Skip to content

Restart Recovery

Schedune is designed under the assumption that the Control Plane may crash, reboot, or become disconnected from its nodes at any time. Schedune guarantees Restart Resilience.

The Philosophy

  • Persistence: The SQLite execution store is the source of truth for what should be running.
  • Inspection: The runtime process table is the source of truth for what is actually running.
  • No Guessing: Schedune will never silently relaunch, implicitly kill, or pretend a workload is healthy after a crash.

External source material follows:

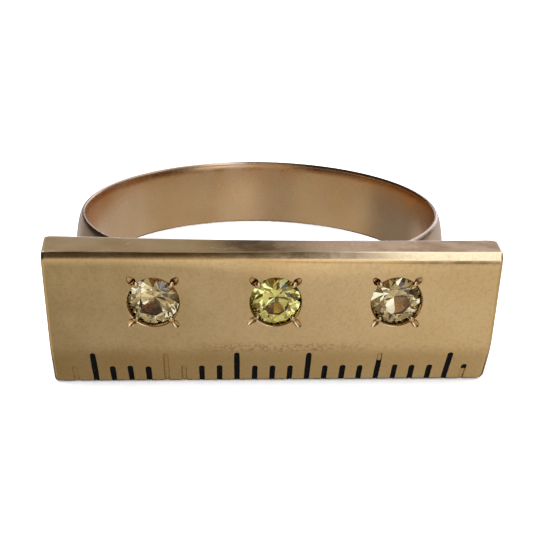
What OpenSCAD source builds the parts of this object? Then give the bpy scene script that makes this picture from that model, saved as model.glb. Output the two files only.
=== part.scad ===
// Finger ring with a bevelled rule for its head: a gold bar with three bead-set stones and
// engraved inch graduations filled with black enamel, soldered to a plain domed band.
//
// The Z axis is the axis of the finger hole and z = 0 is the middle of the band's width.
// The bar's face looks along -Y and its graduated edge is the lower one.

/* [Band] */
// Inside diameter of the band
bore_d = 19.3; // [15:0.1:22]
// Width of the band along the finger
band_w = 4.05; // [3:0.05:5]
// Thickness of the band at the top of its dome
band_crown_t = 0.64; // [0.5:0.02:1.2]
// Thickness of the band at its two rims
band_rim_t = 0.28; // [0.24:0.01:0.4]
// Rounding of the inside edge of each rim
rim_round = 0.2; // [0.05:0.01:0.2]

/* [Bar] */
// Length of the bar
bar_len = 19.5; // [19:0.1:24]
// Height of the bar, along the finger
bar_h = 6.4; // [6:0.1:8]
// Thickness of the bar at the deepest point of the hollow in its back
bar_t = 1.86; // [1.8:0.02:2.4]
// How far the bar's back sticks out past its face at each end
end_flare = 0.34; // [0:0.02:0.34]
// How far the bar's centre sits to the right of the band's centre
bar_shift = 0.2; // [0:0.05:0.4]
// How deep the band's dome is let into the hollow of the bar's back
band_bite = 0.1; // [0.06:0.02:0.16]
// Radius of the shallow hollow along the bar's back
hollow_r = 140; // [120:5:200]
// How far the deepest point of the hollow sits to the right of the band's centre
hollow_shift = 4.2; // [0:0.1:5]
// Rounding of the long edge above the face
top_edge_r = 0.3; // [0.1:0.05:0.5]
// Rounding of the upright corners at the back
back_corner_r = 0.3; // [0.15:0.05:0.5]
// Rounding of the upright corners at the face
face_corner_r = 0.12; // [0.05:0.01:0.2]
// Distance from the top edge down to the start of the ruler bevel
bevel_start = 4.5; // [4.2:0.05:4.6]
// Slope of the ruler bevel, measured from the face
bevel_angle = 24.5; // [15:0.5:30]

/* [Stones] */
// Diameter of each stone at its girdle
stone_d = 2.16; // [1.8:0.02:2.3]
// Distance between neighbouring stones
stone_pitch = 5.25; // [4:0.05:6]
// Distance from the bar's top edge down to the middle of the stones
stone_drop = 2.2; // [2:0.05:2.4]
// Offset of the row of stones from the middle of the bar
stone_row_shift = 0.06; // [0:0.02:0.2]
// Depth of the girdle below the face
girdle_depth = 0.28; // [0.2:0.02:0.4]
// Radius of the grains of metal raised over each stone
grain_r = 0.12; // [0.1:0.01:0.14]

/* [Graduations] */
// Distance between marks: one thirty-second of an inch
mark_pitch = 0.79375; // [0.7:0.01:0.8]
// Width of a mark
mark_w = 0.22; // [0.15:0.01:0.3]
// Depth of a mark
mark_depth = 0.14; // [0.1:0.01:0.2]
// How far the first mark was cut too far to the left
first_mark_slip = 0.08; // [0:0.02:0.2]
// Length of a long mark along the bevel
long_mark = 1.86; // [1.6:0.02:1.9]
// Length of a short mark along the bevel
short_mark = 1.04; // [0.8:0.02:1.3]
// How far the enamel stays below the surface
enamel_sink = 0.02; // [0:0.01:0.05]

/* [Hidden] */
$fn = 48;
bore_r = bore_d / 2;
crown_r = bore_r + band_crown_t;
// Y of the deepest point of the hollow in the bar's back, and of the bar's face
hollow_y = -crown_r + band_bite - hollow_rise(0);
face_y = hollow_y - bar_t;
top_z = bar_h / 2;
bottom_z = -bar_h / 2;
bevel_z = top_z - bevel_start;
bevel_set_back = (bevel_z - bottom_z) * tan(bevel_angle);
// Slope of the bar's two ends in plan
end_angle = atan(end_flare / bar_t);
reach = 30;

stone_r = stone_d / 2;
table_r = 0.56 * stone_r;
crown_h = 0.15 * stone_d;
girdle_t = 0.06;
pavilion_h = 0.43 * stone_d;
culet_r = 0.04;
pavilion_angle = atan(pavilion_h / (stone_r - culet_r));
// Room left round a stone, and the hole drilled below it
stone_room = 0.015;
pilot_r = 0.65;
stone_z = top_z - stone_drop;
grain_angles = [45, 135, 225, 315];
// Each grain runs across the edge of its stone, between these two distances from the middle
grain_inner = stone_r - 0.16;
grain_outer = stone_r + 0.2;
grain_sink = 0.02;
// The V-edged cut that runs out from the foot of each grain
cut_wheel_r = 0.62;
cut_depth = 0.08;
cut_ring_r = stone_r + 0.5;

mark_count = 23;
middle_mark = 12;
first_long_mark = 2;
long_mark_step = 4;
part_filled_marks = [18, 23];

function arc(x, y, r, from, to, steps = 8) =
    [for (i = [0 : steps]) let (a = from + (to - from) * i / steps) [x + r * cos(a), y + r * sin(a)]];

// How far the hollow has come up, at x, from its deepest point
function hollow_rise(x) = hollow_r - sqrt(pow(hollow_r, 2) - pow(x - hollow_shift, 2));
// X, from the middle of the bar, of the centre of a corner of radius r that touches the bar's end
function corner_x(r, y) = bar_len / 2 + ((y - face_y) * sin(end_angle) - r) / cos(end_angle);
function is_long(n) = (n - first_long_mark) % long_mark_step == 0;
function mark_slip(n) = n == 1 ? first_mark_slip : 0;
function mark_x(n) = bar_shift + (n - middle_mark) * mark_pitch - mark_slip(n);
function mark_len(n) = is_long(n) ? long_mark : short_mark;
function stone_x(k) = bar_shift + stone_row_shift + k * stone_pitch;

// Lays a shape drawn as (Y, Z) along the X axis
module along_bar() {
    rotate([90, 0, 90]) linear_extrude(reach, center = true) children();
}

// End view of the bar, drawn as (Y, Z)
module bar_end_view() {
    polygon(concat(
        [[face_y, bevel_z]],
        [[face_y + bevel_set_back, bottom_z]],
        [[0, bottom_z]],
        [[0, top_z]],
        arc(face_y + top_edge_r, top_z - top_edge_r, top_edge_r, 90, 180)
    ));
}

// Plan view of the bar: ends that flare to the back, rounded corners and a hollow back
module bar_plan() {
    middle = hollow_shift - bar_shift;
    left_y = hollow_y + hollow_rise(bar_shift - bar_len / 2) - back_corner_r;
    right_y = hollow_y + hollow_rise(bar_shift + bar_len / 2) - back_corner_r;
    left_x = -corner_x(back_corner_r, left_y);
    right_x = corner_x(back_corner_r, right_y);
    face_in = corner_x(face_corner_r, face_y + face_corner_r);
    left_angle = asin((left_x - middle) / hollow_r);
    right_angle = asin((right_x - middle) / hollow_r);
    polygon(concat(
        arc(right_x, right_y, back_corner_r, -end_angle, 90),
        arc(middle, hollow_y + hollow_r, hollow_r, 270 + right_angle, 270 + left_angle, 24),
        arc(left_x, left_y, back_corner_r, 90, 180 + end_angle),
        arc(-face_in, face_y + face_corner_r, face_corner_r, 180 + end_angle, 270, 4),
        arc(face_in, face_y + face_corner_r, face_corner_r, 270, 360 - end_angle, 4)
    ));
}

// The bar before it is drilled, set and engraved
module bar_blank() {
    intersection() {
        along_bar() bar_end_view();
        translate([bar_shift, 0, 0]) linear_extrude(2 * bar_h, center = true) bar_plan();
    }
}

// Turns a shape made about +Z so that it looks out of the face at stone k, z = 0 at the face
module at_stone(k) {
    translate([stone_x(k), face_y, stone_z]) rotate([90, 0, 0]) children();
}

// Half outline of a round brilliant, drawn as (radius, height), with some room round it
module stone_outline(room) {
    girdle_z = -girdle_depth;
    polygon([
        [0, girdle_z + crown_h + room],
        [table_r + room, girdle_z + crown_h + room],
        [stone_r + room, girdle_z + room],
        [stone_r + room, girdle_z - girdle_t - room],
        [culet_r + room, girdle_z - girdle_t - pavilion_h - room],
        [0, girdle_z - girdle_t - pavilion_h - room]
    ]);
}

module stone(k) {
    at_stone(k) rotate_extrude() stone_outline(0);
}

// The opening above the girdle, the sloping seat below it and the hole through the bar
module stone_seat(k) {
    seat_r = stone_r + stone_room;
    seat_top = -girdle_depth - girdle_t - stone_room;
    seat_h = (seat_r - pilot_r) * tan(pavilion_angle);
    at_stone(k) {
        translate([0, 0, seat_top]) cylinder(r = seat_r, h = 1);
        translate([0, 0, seat_top - seat_h]) cylinder(r1 = pilot_r, r2 = seat_r, h = seat_h);
        translate([0, 0, -2 * bar_t]) cylinder(r = pilot_r, h = 2 * bar_t - girdle_depth);
    }
}

// Leaf-shaped cuts that the graver leaves where it raises the four grains
module graver_cuts(k) {
    at_stone(k)
        for (a = grain_angles)
            rotate([0, 0, a]) translate([cut_ring_r, 0, cut_wheel_r - cut_depth]) rotate([90, 0, 0])
                rotate_extrude()
                    polygon([[0, -cut_wheel_r], [cut_wheel_r, 0], [0, cut_wheel_r]]);
}

module grains(k) {
    at_stone(k)
        for (a = grain_angles)
            rotate([0, 0, a]) translate([0, 0, -grain_sink]) {
                translate([grain_inner, 0, 0]) sphere(r = grain_r, $fn = 24);
                translate([grain_inner, 0, 0]) rotate([0, 90, 0])
                    cylinder(r = grain_r, h = grain_outer - grain_inner, $fn = 24);
                translate([grain_outer, 0, 0]) sphere(r = grain_r, $fn = 24);
            }
}

// One mark: a round-ended slot from the bevel's lower edge up the slope, between two depths
module mark_slot(n, from_depth, to_depth, length) {
    overrun = 0.5;
    straight = length - mark_w / 2;
    translate([mark_x(n), face_y + bevel_set_back, bottom_z])
        rotate([90 + bevel_angle, 0, 0]) translate([0, 0, -to_depth])
            linear_extrude(to_depth - from_depth) {
                translate([-mark_w / 2, -overrun]) square([mark_w, straight + overrun]);
                translate([0, straight]) circle(d = mark_w, $fn = 24);
            }
}

module ruler_bar() {
    color("darkkhaki") difference() {
        union() {
            difference() {
                bar_blank();
                for (k = [-1 : 1]) {
                    stone_seat(k);
                    graver_cuts(k);
                }
                for (n = [1 : mark_count]) mark_slot(n, -1, mark_depth, mark_len(n));
            }
            for (k = [-1 : 1]) grains(k);
        }
        for (k = [-1 : 1]) at_stone(k) rotate_extrude() stone_outline(stone_room);
    }
}

// Cross-section of the band, drawn as (radius, z): flat inside with rounded edges, domed outside
module band_section() {
    rise = band_crown_t - band_rim_t;
    half_w = band_w / 2;
    dome_r = (pow(half_w, 2) + pow(rise, 2)) / (2 * rise);
    half_angle = asin(half_w / dome_r);
    round_r = bore_r + rim_round;
    round_z = half_w - rim_round;
    polygon(concat(
        arc(crown_r - dome_r, 0, dome_r, -half_angle, half_angle, 12),
        arc(round_r, round_z, rim_round, 90, 180, 6),
        arc(round_r, -round_z, rim_round, 180, 270, 6)
    ));
}

module band_blank() {
    rotate_extrude($fn = 360) band_section();
}

// The band, filed to the hollow of the bar's back where the two meet
module band() {
    color("rosybrown") difference() {
        band_blank();
        bar_blank();
    }
}

// The solder that fills the narrow gap all round the place where band and bar touch
module solder_seam() {
    seam_half_w = 2.7;
    seam_half_h = band_w / 2 - 0.15;
    touch_half_w = 1.8;
    touch_half_h = 1.35;
    color("tan") difference() {
        translate([-seam_half_w, hollow_y - 0.05, -seam_half_h])
            cube([2 * seam_half_w, 1, 2 * seam_half_h]);
        translate([-touch_half_w, hollow_y - 1, -touch_half_h])
            cube([2 * touch_half_w, 3, 2 * touch_half_h]);
        bar_blank();
        band_blank();
        cylinder(r = bore_r + band_rim_t / 2, h = 2 * band_w, center = true, $fn = 360);
    }
}

module stone_left() {
    color("khaki") stone(-1);
}

module stone_centre() {
    color("yellow") stone(0);
}

module stone_right() {
    color("khaki") stone(1);
}

// The enamel left in one mark. Marks 18 and 23 have lost some of theirs.
module enamel(n) {
    tip_lost = 0.7 * long_mark;
    foot_lost = 0.7 * short_mark;
    color("black") intersection() {
        mark_slot(n, enamel_sink, mark_depth, n == part_filled_marks[0] ? tip_lost : mark_len(n));
        bar_blank();
        translate([mark_x(n) - mark_w, -reach / 2, n == part_filled_marks[1] ? bottom_z + foot_lost : -reach])
            cube([2 * mark_w, reach, reach]);
    }
}

ruler_bar();
band();
solder_seam();
stone_left();
stone_centre();
stone_right();
enamel(2);  // enamel_02
enamel(3);  // enamel_03
enamel(4);  // enamel_04
enamel(5);  // enamel_05
enamel(8);  // enamel_08
enamel(9);  // enamel_09
enamel(10);  // enamel_10
enamel(11);  // enamel_11
enamel(12);  // enamel_12
enamel(13);  // enamel_13
enamel(14);  // enamel_14
enamel(15);  // enamel_15
enamel(16);  // enamel_16
enamel(17);  // enamel_17
enamel(18);  // enamel_18
enamel(19);  // enamel_19
enamel(20);  // enamel_20
enamel(21);  // enamel_21
enamel(22);  // enamel_22
enamel(23);  // enamel_23
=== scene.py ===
"""Looks for a gold finger ring whose head is a bevelled ruler bar.

The bar is set with three round stones and engraved with enamelled graduations. Lengths are in
millimetres until a mesh or a position is handed to Blender, which works in metres.
"""
import math
import random

import bmesh
import bpy
from mathutils import Matrix, Vector, noise


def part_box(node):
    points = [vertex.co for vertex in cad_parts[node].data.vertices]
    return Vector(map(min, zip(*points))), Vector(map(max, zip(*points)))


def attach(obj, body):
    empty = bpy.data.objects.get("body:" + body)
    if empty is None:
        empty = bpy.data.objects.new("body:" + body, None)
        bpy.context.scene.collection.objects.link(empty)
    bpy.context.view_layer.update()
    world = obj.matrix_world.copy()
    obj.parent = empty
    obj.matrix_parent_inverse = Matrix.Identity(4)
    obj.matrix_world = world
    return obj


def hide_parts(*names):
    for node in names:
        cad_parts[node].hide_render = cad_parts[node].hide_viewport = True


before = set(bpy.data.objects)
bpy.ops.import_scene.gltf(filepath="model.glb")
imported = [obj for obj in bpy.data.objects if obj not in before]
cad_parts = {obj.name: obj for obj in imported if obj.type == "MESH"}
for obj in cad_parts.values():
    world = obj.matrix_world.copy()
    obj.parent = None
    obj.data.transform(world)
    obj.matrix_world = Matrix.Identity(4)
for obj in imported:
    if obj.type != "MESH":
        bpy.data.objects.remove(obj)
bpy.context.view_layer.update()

MM = 0.001
BODY = "root"
SEED = 11


def box_mm(node):
    low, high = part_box(node)
    return low / MM, high / MM


# ---------------------------------------------------------------- sizes, from the frame

bar_low, bar_high = box_mm("ruler_bar")
band_high = box_mm("band")[1]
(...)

If evidence is ambiguous, it goes to Unknown.

Bootstrap Sequence

When the Schedune Control Plane starts, it performs a Recovery Bootstrap:

  1. Load Recoverable Executions: Pulls all non-terminal (Starting, Running, Degraded, Terminating, Unknown) records from the database.
  2. Stamp Recovery Epoch: Associates the current boot process with a new UUID epoch for auditability.
  3. Inspect Identities: Uses the PID and backend markers to verify the process still exists on the host.
  4. Classify and Transition:
    • Process exists and matches identity: Emits ExecutionRehydrated, state remains Running.
    • Process missing but was Running: Safely transitions to Unknown (it may have exited legitimately during the blackout).
    • Mid-flight during crash (e.g., Launching before a PID was assigned): Emits ERR_RECOVERY_STALE_HANDLE and transitions to Unknown.
    • Terminating process is missing: Concludes the termination completed and transitions to Terminated.

Orphan Reconciliation (Upcoming)

Orphans are runtime processes that appear to belong to Schedune but have no durable record. Schedune surfaces orphan candidates with an explicit taxonomy (e.g., OrphanUnmanagedBackendProcess, OrphanStaleExecutionArtifact) but intentionally does not automatically kill or adopt them without explicit operator policy.